## Dataset excerpt
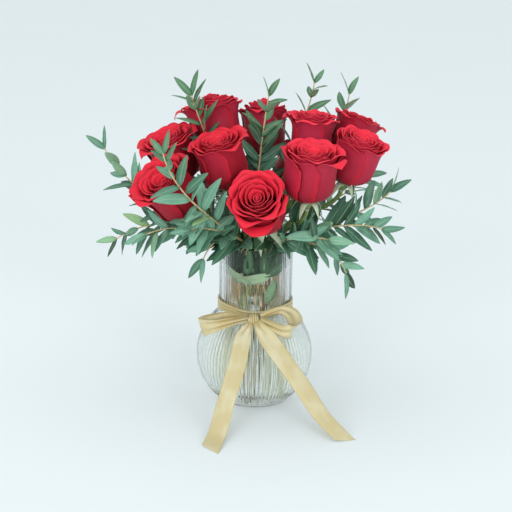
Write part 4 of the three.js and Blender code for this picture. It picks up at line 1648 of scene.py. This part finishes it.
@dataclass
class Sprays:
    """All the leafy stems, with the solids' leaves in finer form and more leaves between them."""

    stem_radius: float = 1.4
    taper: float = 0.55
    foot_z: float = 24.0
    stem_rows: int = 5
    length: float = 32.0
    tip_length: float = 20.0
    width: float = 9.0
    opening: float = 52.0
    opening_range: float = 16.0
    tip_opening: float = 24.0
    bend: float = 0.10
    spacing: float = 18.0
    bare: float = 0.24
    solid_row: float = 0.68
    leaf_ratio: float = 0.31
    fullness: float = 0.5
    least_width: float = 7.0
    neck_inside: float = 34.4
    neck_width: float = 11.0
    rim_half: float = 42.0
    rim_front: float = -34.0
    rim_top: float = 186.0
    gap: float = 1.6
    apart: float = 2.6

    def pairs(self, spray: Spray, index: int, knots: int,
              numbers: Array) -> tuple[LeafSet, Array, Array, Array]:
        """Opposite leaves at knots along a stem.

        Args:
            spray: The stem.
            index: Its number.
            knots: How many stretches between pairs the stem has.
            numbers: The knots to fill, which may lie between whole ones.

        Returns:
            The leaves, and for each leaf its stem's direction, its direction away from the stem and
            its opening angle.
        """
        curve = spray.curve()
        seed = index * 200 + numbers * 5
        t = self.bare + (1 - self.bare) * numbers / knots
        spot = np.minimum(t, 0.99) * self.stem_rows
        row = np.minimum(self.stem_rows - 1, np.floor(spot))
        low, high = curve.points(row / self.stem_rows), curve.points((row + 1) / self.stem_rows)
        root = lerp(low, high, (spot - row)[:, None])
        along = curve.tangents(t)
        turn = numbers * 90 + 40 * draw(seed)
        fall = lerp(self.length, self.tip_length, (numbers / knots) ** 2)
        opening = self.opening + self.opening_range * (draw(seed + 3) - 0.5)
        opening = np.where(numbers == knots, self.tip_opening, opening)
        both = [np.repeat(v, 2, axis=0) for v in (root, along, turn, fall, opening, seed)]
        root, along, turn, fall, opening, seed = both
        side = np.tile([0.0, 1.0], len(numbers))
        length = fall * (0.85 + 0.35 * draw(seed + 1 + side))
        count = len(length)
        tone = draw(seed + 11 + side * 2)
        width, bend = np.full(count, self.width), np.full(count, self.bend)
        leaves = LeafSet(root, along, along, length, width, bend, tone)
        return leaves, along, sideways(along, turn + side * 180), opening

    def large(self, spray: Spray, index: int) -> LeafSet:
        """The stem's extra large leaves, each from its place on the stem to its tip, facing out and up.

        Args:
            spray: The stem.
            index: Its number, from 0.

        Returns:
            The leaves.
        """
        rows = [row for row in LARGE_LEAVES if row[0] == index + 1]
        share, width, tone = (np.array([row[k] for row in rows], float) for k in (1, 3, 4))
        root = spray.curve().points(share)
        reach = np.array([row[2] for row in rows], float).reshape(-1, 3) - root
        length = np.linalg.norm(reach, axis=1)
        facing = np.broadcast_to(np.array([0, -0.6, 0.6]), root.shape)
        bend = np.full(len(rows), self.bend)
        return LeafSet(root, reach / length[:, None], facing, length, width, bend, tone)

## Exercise
Give back exactly the material above from its opening line to the line bearing "numbers: The knots".

## The answer
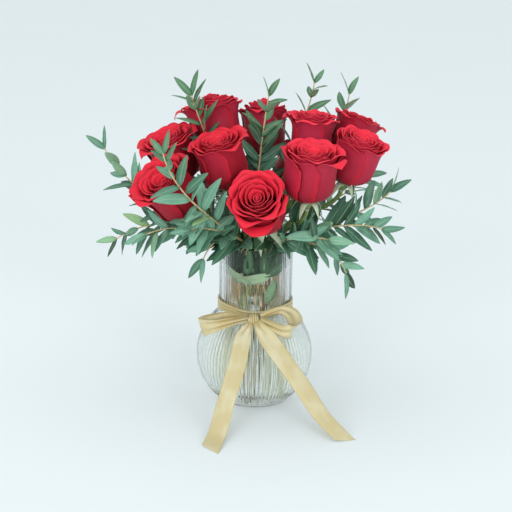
Write part 4 of the three.js and Blender code for this picture. It picks up at line 1648 of scene.py. This part finishes it.
@dataclass
class Sprays:
    """All the leafy stems, with the solids' leaves in finer form and more leaves between them."""

    stem_radius: float = 1.4
    taper: float = 0.55
    foot_z: float = 24.0
    stem_rows: int = 5
    length: float = 32.0
    tip_length: float = 20.0
    width: float = 9.0
    opening: float = 52.0
    opening_range: float = 16.0
    tip_opening: float = 24.0
    bend: float = 0.10
    spacing: float = 18.0
    bare: float = 0.24
    solid_row: float = 0.68
    leaf_ratio: float = 0.31
    fullness: float = 0.5
    least_width: float = 7.0
    neck_inside: float = 34.4
    neck_width: float = 11.0
    rim_half: float = 42.0
    rim_front: float = -34.0
    rim_top: float = 186.0
    gap: float = 1.6
    apart: float = 2.6

    def pairs(self, spray: Spray, index: int, knots: int,
              numbers: Array) -> tuple[LeafSet, Array, Array, Array]:
        """Opposite leaves at knots along a stem.

        Args:
            spray: The stem.
            index: Its number.
            knots: How many stretches between pairs the stem has.
            numbers: The knots to fill, which may lie between whole ones.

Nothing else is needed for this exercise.